Mit Bescheid vom 09.11.2005 hat die Beklagte die konkrete Höhe der ab 01.01.2004 und ab 01.01.2005 zu zahlenden Beiträge aus dem Versorgungsbezug festgesetzt und damit einen Verwaltungsakt als Regelung eines Einzelfalls gegenüber dem Kläger erlassen. Dieser Bescheid ist in entsprechender Anwendung des § 96 Abs. 1 SGG Gegenstand des Berufungsverfahrens geworden. Eine unmittelbare Einbeziehung des Bescheids nach dieser Vorschrift ist nicht möglich, da kein Verwaltungsakt vorlag – wie dargelegt –, der abgeändert oder ersetzt werden konnte. Jedoch ist die Bestimmung des § 96 Abs. 1 SGG aus prozesswirtschaftlichen Gründen entsprechend anzuwenden, wenn der spätere Bescheid den Streitstoff nicht erweitert. Eine solche Wirkung tritt hier nicht ein, da der Bescheid vom 09.11.2005 vom Kläger mit der selben Begründung angegriffen wird, wie das Schreiben vom 29.06.2004. Der Durchführung eines Widerspruchsverfahrens bedarf es nicht.
Dieser Bescheid ist rechtmäßig und verletzt den Kläger nicht in seinen Rechten. Die Beklagte hat die Beiträge in zutreffender Höhe geltend gemacht. Das Feststellungsbegehren des Klägers, ab 01.01.2004 die Beiträge zur Krankenversicherung aus seinem Versorgungsbezug lediglich in Höhe des (bisherigen) halben Beitragssatzes, d. h. ab 01.01.2004 in Höhe von 71,83 € und ab 01.01.2005 in Höhe von 72,36 € festzusetzen, ist unbegründet.

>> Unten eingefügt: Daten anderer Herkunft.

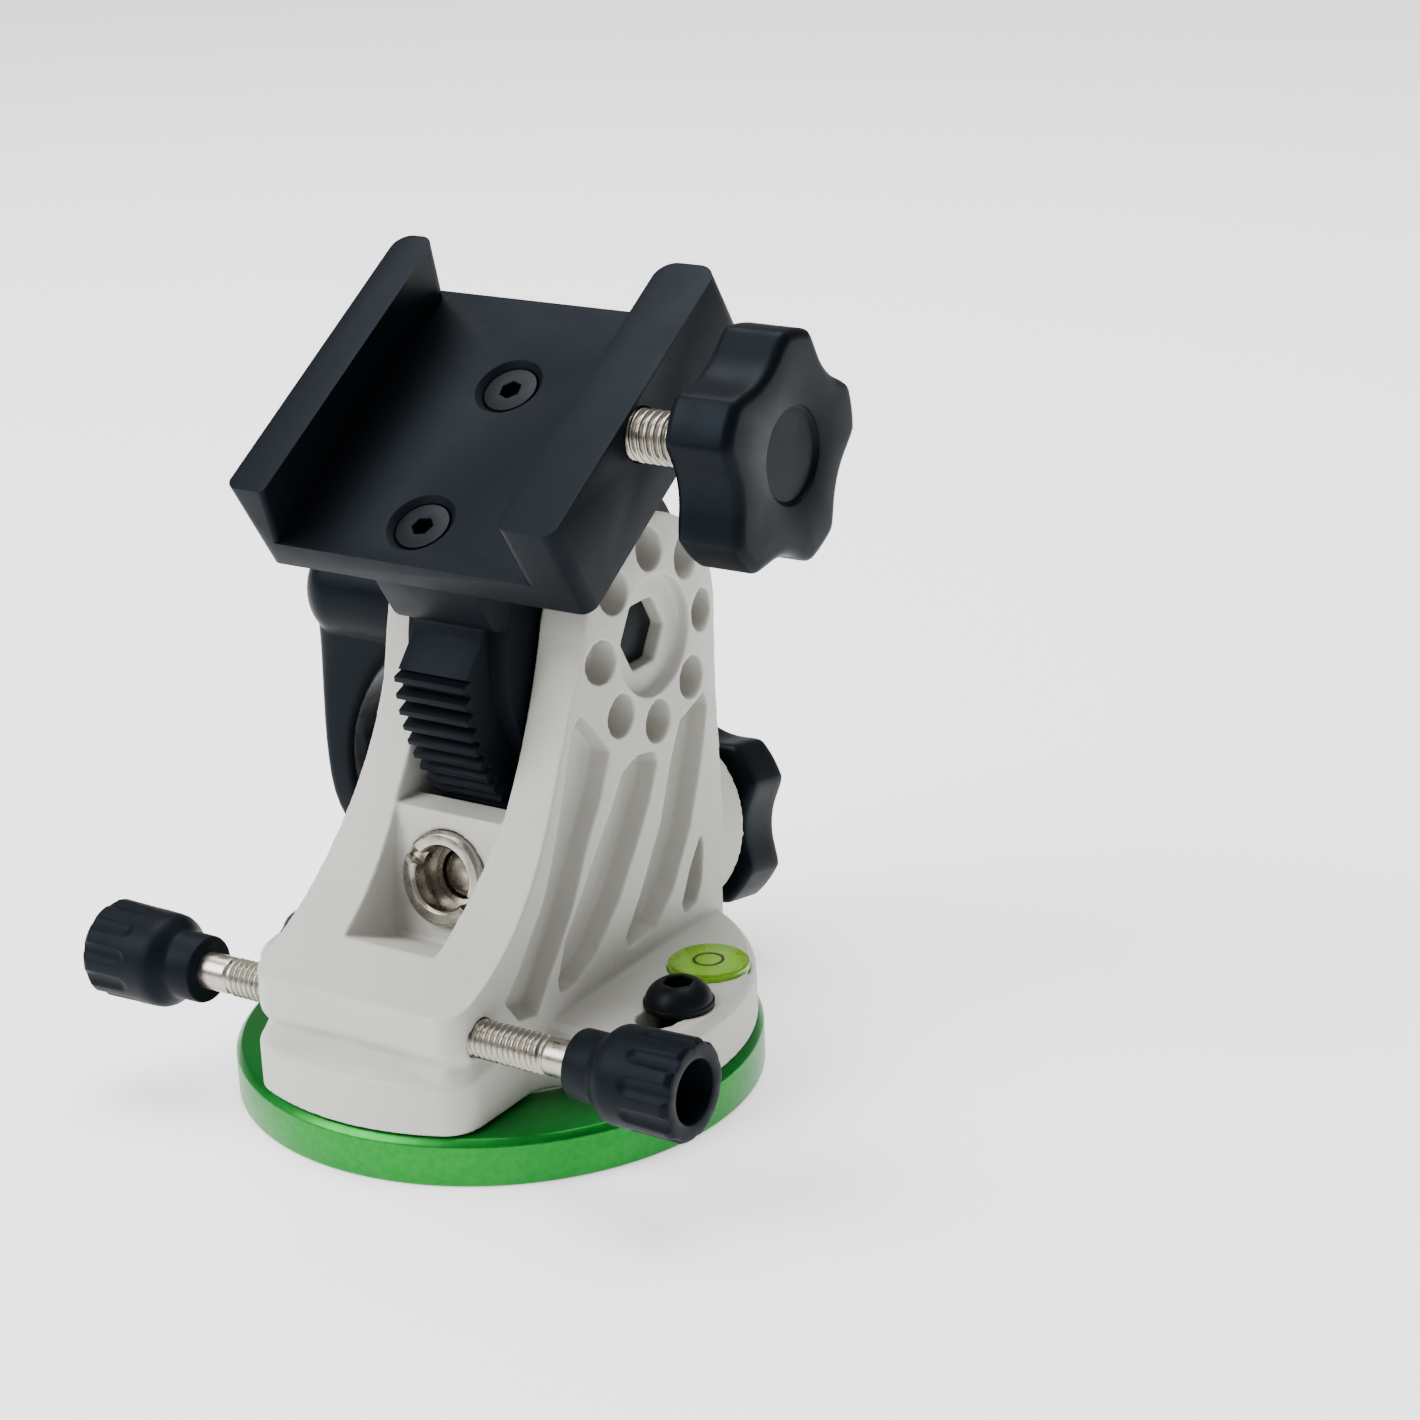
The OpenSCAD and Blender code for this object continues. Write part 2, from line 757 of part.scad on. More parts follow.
// Black arm: block under the saddle, hub and sector gear in one piece
module altitude_arm() {
    block_half_v = 19;
    edge_r = 4;
    color("#1b1e21") tilted() difference() {
        union() {
            slab_x(-hub_half + 0.1, hub_half - 0.1) {
                translate([-block_half_v, 18 + edge_r]) {
                    square([2 * block_half_v, saddle_bottom_w - 18 - edge_r]);
                }
                translate([-block_half_v + edge_r, 18]) square([2 * (block_half_v - edge_r), edge_r]);
                for (side = [-1, 1]) {
                    translate([side * (block_half_v - edge_r), 18 + edge_r]) circle(r = edge_r);
                }
                polygon([[-15, 19], [15, 19], [17, 0], [-17, 0]]);
            }
            rod_x(-hub_half, hub_half, hub_disc_r);
            rod_x(-gear_half, gear_half, gear_root_r - 3);
            slab_x(-gear_half, gear_half) gear_sector(0, 126);
        }
        rod_x(-hub_half - over, hub_half + over, m6_r + fit);
        for (v = saddle_screw_v) {
            translate([0, v, 0]) rod_z(20, saddle_bottom_w + over, 2.5);
        }
    }
}

// Outline of the saddle as [x, w]
module saddle_outline() {
    edge = 1;
    polygon([
        [saddle_left + edge, saddle_bottom_w], [saddle_right - edge, saddle_bottom_w],
        [saddle_right, saddle_bottom_w + edge], [saddle_right, wall_w - edge],
        [saddle_right - edge, wall_w], [groove_right + edge, wall_w],
        [groove_right, wall_w - edge], [groove_right, floor_w],
        [groove_left, floor_w], [lip_left, wall_w - 0.2], [lip_left - 0.4, wall_w],
        [saddle_left + edge, wall_w], [saddle_left, wall_w - edge],
        [saddle_left, saddle_bottom_w + edge]
    ]);
}

// Black dovetail saddle
module saddle() {
    color("#1b1e21") tilted() difference() {
        translate([0, saddle_front + saddle_len, 0]) rotate([90, 0, 0]) {
            linear_extrude(height = saddle_len) saddle_outline();
        }
        for (v = saddle_screw_v) {
            translate([0, v, 0]) {
                rod_z(saddle_bottom_w - over, floor_w + over, 2.7);
                rod_z(floor_w - 3.4, floor_w + over, 4.6);
                translate([0, 0, floor_w - 0.9]) cylinder(h = 0.91, r1 = 4.6, r2 = 5.5);
            }
        }
        translate([0, clamp_v, clamp_w]) rod_x(groove_right - over, saddle_right + over, m8_r + fit);
    }
}

// Two socket screws that hold the saddle on the arm
module saddle_screws() {
    color("#1b1e21") tilted() for (v = saddle_screw_v) {
        translate([0, v, 0]) difference() {
            union() {
                rod_z(22, floor_w - 3.4, 2.48);
                rod_z(floor_w - 3.4, floor_w - 0.7, 4.4);
            }
            translate([0, 0, floor_w - 2.6]) hex_prism(3, 3);
        }
    }
}

// Brass pad on the end of the clamp screw
module clamp_tip() {
    color("gold") tilted() translate([0, clamp_v, clamp_w]) {
        rod_x(groove_right + 0.2, groove_right + 2, 3.2);
        rod_x(groove_right + 1, groove_right + 5, 1.5);
    }
}

// M8 clamp screw
module clamp_screw() {
    start = groove_right + 2 + fit;
    color("silver") tilted() translate([0, clamp_v, clamp_w]) difference() {
        union() {
            translate([start, 0, 0]) rotate([0, 90, 0]) {
                ridged_rod(m8_r - 0.02, clamp_knob_start + 1 - start, m8_pitch);
            }
            rod_x(clamp_knob_start + 1, clamp_knob_start + 7, m8_r - 0.5);
        }
        rod_x(start - over, start + 3.4, 1.5 + fit);
    }
}

// Star knob of the clamp screw
module clamp_knob() {
    color("#202326") tilted() translate([clamp_knob_start, clamp_v, clamp_w]) {
        rotate([0, 90, 0]) difference() {
            rotate(clamp_lobe + 90 + 36) linear_extrude(height = knob_t) lobed_outline(17.6);
            rod_z(-over, 1.01, m8_r + fit);
            rod_z(0, 7.02, m8_r - 0.48);
            rod_z(knob_t - 1.6, knob_t + over, 7);
        }
    }
}

base_plate();
tripod_bush();
azimuth_peg();
slip_ring();
lock_washers();
lock_screw_right();
lock_screw_left();
fork_casting();
level_vial();
level_liquid();
level_bubble();
level_ring();
altitude_bolt();
altitude_washers();
lever_washer();
lever_nut();
lock_lever();
worm_retainer();
worm_front_bush();
worm_rear_bush();
worm_shaft();
worm_knob();
worm_knob_screw();
azimuth_tip_right();
azimuth_screw_right();
azimuth_knob_right();
azimuth_tip_left();
azimuth_screw_left();
azimuth_knob_left();
altitude_arm();
saddle();
saddle_screws();
clamp_tip();
clamp_screw();
clamp_knob();
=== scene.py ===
import json
import math

import bmesh
import bpy
from mathutils import Matrix, Vector


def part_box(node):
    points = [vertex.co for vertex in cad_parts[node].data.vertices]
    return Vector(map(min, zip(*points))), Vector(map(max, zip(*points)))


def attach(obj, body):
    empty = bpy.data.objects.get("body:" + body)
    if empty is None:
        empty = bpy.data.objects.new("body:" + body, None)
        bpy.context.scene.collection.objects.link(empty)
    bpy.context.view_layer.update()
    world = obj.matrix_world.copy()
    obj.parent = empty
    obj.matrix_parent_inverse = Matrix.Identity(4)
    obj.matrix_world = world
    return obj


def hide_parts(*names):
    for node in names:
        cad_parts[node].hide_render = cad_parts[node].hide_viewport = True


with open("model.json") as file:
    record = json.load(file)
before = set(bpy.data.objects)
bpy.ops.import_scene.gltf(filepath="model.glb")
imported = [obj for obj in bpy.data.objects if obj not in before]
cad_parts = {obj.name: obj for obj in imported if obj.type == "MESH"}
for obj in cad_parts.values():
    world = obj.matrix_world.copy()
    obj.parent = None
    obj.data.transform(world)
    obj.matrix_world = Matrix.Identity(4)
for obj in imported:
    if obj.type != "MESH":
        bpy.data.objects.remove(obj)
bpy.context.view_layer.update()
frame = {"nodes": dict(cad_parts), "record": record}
NODES = frame["nodes"]

MM = 0.001

# Altitude axis in millimetres, tilt of the saddle at rest and slope of the worm shaft
ALT_Y, ALT_Z = 19.5, 68.4
ALT = Vector((0, ALT_Y, ALT_Z)) * MM
TILT = math.radians(32)
SLOPE = math.radians(11)

# Gap between the altitude axis and the worm shaft, and the place of the mesh along the shaft
WORM_GAP, WORM_MESH = 37.6, 25.7


# ---------------------------------------------------------------- places

# Saddle frame: x across, y along the groove, z away from the altitude axis, in millimetres
SADDLE = Matrix.Translation(ALT) @ Matrix.Rotation(TILT, 4, "X") @ Matrix.Scale(MM, 4)

# Worm frame: z runs along the worm shaft to the rear from the front face of the retainer
WORM_START = Vector((0, ALT_Y - WORM_GAP * math.sin(SLOPE) - WORM_MESH * math.cos(SLOPE),
                     ALT_Z - WORM_GAP * math.cos(SLOPE) + WORM_MESH * math.sin(SLOPE))) * MM
WORM = (Matrix.Translation(WORM_START) @ Matrix.Rotation(-math.pi / 2 - SLOPE, 4, "X")
        @ Matrix.Scale(MM, 4))


# ---------------------------------------------------------------- materials

def clear(name):
    """New material with an empty node tree."""
    mat = bpy.data.materials.new(name)
    mat.use_nodes = True
    mat.node_tree.nodes.clear()
    return mat, mat.node_tree


def add(tree, kind, inputs=None, **settings):
    n = tree.nodes.new(kind)
    for key, value in settings.items():
        setattr(n, key, value)
    for key, value in (inputs or {}).items():
        n.inputs[key].default_value = value
    return n


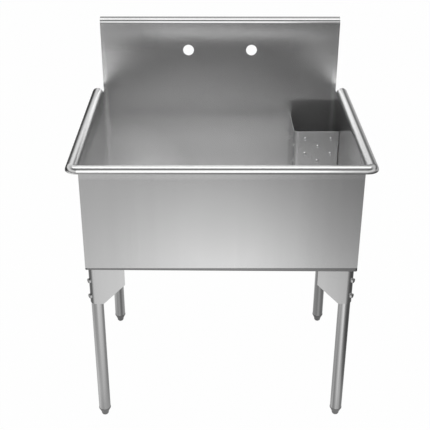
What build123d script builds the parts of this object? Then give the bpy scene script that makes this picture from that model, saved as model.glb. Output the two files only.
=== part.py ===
from build123d import *
import math
import os

# A utility laundry sink: one deep bowl of folded and welded steel sheet with a rolled rim, a tall
# splash back with two tap holes, four tube legs on screw feet, and a perforated guard that stands
# round the outlet in the rear right corner of the bowl.
# The origin is on the ground under the middle of the bowl. +X is to the right of someone standing
# in front, +Y is towards the wall behind and +Z is up. Every size is in millimetres.

# bowl
bowl_width = 762.0  # inside, left to right
bowl_depth = 632.0  # inside, front to back
sheet = 1.5  # thickness of the bowl's and the splash back's sheet
bowl_underside = 532.0  # ground to the bowl's underside, at the bowl's middle
fall_right = 6.0  # how much lower the floor of the bowl is at its right wall than at its left
fall_back = 6.0  # how much lower it is at the rear wall than at the front
floor_bend = 6.0  # outer radius between the bowl's floor and its walls
seam_rise = 14.0  # from the underside at the bowl's middle up to the weld below the walls
rim_height = 868.0  # ground to the top of the rolled rim
rim_radius = 17.5  # outer radius of the half-round roll
side_roll_stop = 28.8  # bowl's rear wall to the ends of the side rolls

# splash back
splash_height = 1090.0  # ground to the top of its roll
tap_hole_spacing = 203.2
tap_hole_radius = 17.5
tap_hole_height = 986.0

# legs
leg_radius = 17.5
leg_wall = 1.5
leg_side_inset = 21.9  # bowl's side wall to the leg's centre
leg_front_inset = 28.0  # bowl's front wall to the front legs' centres
leg_rear_inset = 89.3  # bowl's rear wall to the rear legs' centres
leg_bottom = 30.0  # ground to the end of the tube

# leg brackets, bent from sheet round the outer front corner of each leg
bracket_sheet = 2.0
bracket_reach = 84.6  # leg's centre to the tip of each wing
bracket_drop = 112.0  # underside of the bowl to the bracket's lower edge, at the leg
bracket_tip_drop = 48.0  # the same at the tips of the wings
bracket_heel = 20.6  # how far the full depth runs on past the leg's centre
leg_fit = 0.15  # between the leg and the bracket's bend

# leg bolts, two through each bracket and leg
bolt_radius = 4.0
bolt_head_flats = 13.0
bolt_head_height = 5.3
bolt_drop = 37.5  # underside of the bowl to the upper bolt
bolt_pitch = 51.0  # upper bolt to lower bolt
bolt_turn = 35.0  # how far the bolts are turned about the leg, from sideways towards the front
bolt_stub = 3.0  # thread that stands out of the nut
nut_height = 6.5
washer_radius = 8.0
washer_height = 2.2  # of the saddle washer, at its thinnest
bolt_hole_gap = 0.25

# screw feet
ring_lip = 0.7  # how far the fixed insert's collar stands out past the tube
ring_height = 3.0
insert_shoulder = 0.35  # step from the collar in to the cone
insert_cone_height = 14.0
insert_tip_lip = 0.75  # how far the cone's lower end stands out past the foot
insert_plug_height = 32.0
foot_radius = 11.0
foot_rounding = 9.5
foot_stem_radius = 5.0
foot_stem_drop = 5.0  # top of the insert to the top of the foot's stem
foot_seat_gap = 0.3  # between the foot's shoulder and the insert

# outlet
outlet_from_side = 86.0  # bowl's right wall to the outlet's centre
outlet_from_back = 55.0  # bowl's rear wall to the outlet's centre
outlet_bore_radius = 26.0
outlet_wall = 3.0
outlet_hole_gap = 1.0  # round the outlet where it passes through the floor
outlet_body_depth = 40.0
outlet_taper = 6.0
ledge_width = 8.0  # recess in the flange that holds the strainer's lip
ledge_drop = 1.5
flange_width = 8.0  # from the recess to the flange's rim
flange_land = 2.0  # level part of the flange's top, beside the recess
flange_height = 3.0
flange_edge = 1.2  # thickness of the flange at its rim
dish_depth = 5.0  # level dish that is pressed into the sloping floor round the outlet
dish_margin = 1.5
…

Die ab dem 01.01.2004 geltende Bestimmung in § 248 Satz 1 SGB V (in der Fassung durch das Gesetz zur Modernisierung der gesetzlichen Krankenversicherung vom 14.11.2003 – BGBl I, 2190), wonach bei Versicherungspflichtigen für die Bemessung der Beiträge aus Versorgungsbezügen und Arbeitseinkommen der jeweils am 01. Juli geltende allgemeine Beitragssatz ihrer Krankenkasse für das folgende Kalenderjahr gilt, ist verfassungsrechtlich nicht zu beanstanden. Das BSG hat dargelegt (Urteil vom 24.08.2005 – B 12 KR 29/04 R –, zur Veröffentlichung in SozR 4 bestimmt), dass ein Verstoß gegen den allgemeinen Gleichheitssatz des Art. 3 Abs. 1 Grundgesetz (GG) nicht vorliegt. Es hat insbesondere darauf hingewiesen, dass es geboten ist, aus Einkunftsarten, die – wie hier – zulässigerweise der Beitragspflicht unterworfen werden, Beiträge von den Mitgliedern stets nach dem vollen Beitragssatz zu erheben und dass eine Entlastung der Mitglieder von der Tragung der Beiträge nur bei tatsächlicher Verschiebung der Beitragslast auf Dritte zuzulassen ist. Für die gesetzliche Änderung gibt es auch sachliche Gründe. Sie verfolgt das verfassungsrechtliche legitime Ziel, Rentner mit Versorgungsbezügen in angemessenem Umfang an der Finanzierung der Leistungsaufwendungen zu beteiligen, um so das solidarisch finanzierte Krankenversicherungssystem zu erhalten, ohne einerseits die Lohnnebenkosten durch weitere Beitragssatzanhebung zu steigern und ohne andererseits Leistungen rationieren zu müssen. Auch die Eigentumsgarantie des Art. 14 Abs. 1 GG und der rechtsstaatliche Grundsatz des Vertrauensschutzes i.V.m. Art. 2 Abs. 1 GG ist nicht verletzt. Der Senat schließt sich den Ausführungen des BSG nach eigener Überprüfung in vollem Umfang an. Eine Aussetzung des Rechtsstreits und eine Vorlage an das Bundesverfassungsgericht (Art. 100 GG) kommt damit nicht in Betracht.
Die Kostenentscheidung beruht auf § 193 SGG.
Revisionszulassungsgründe nach § 160 Abs. 2 Nrn. 1 und 2 SGG liegen nicht vor.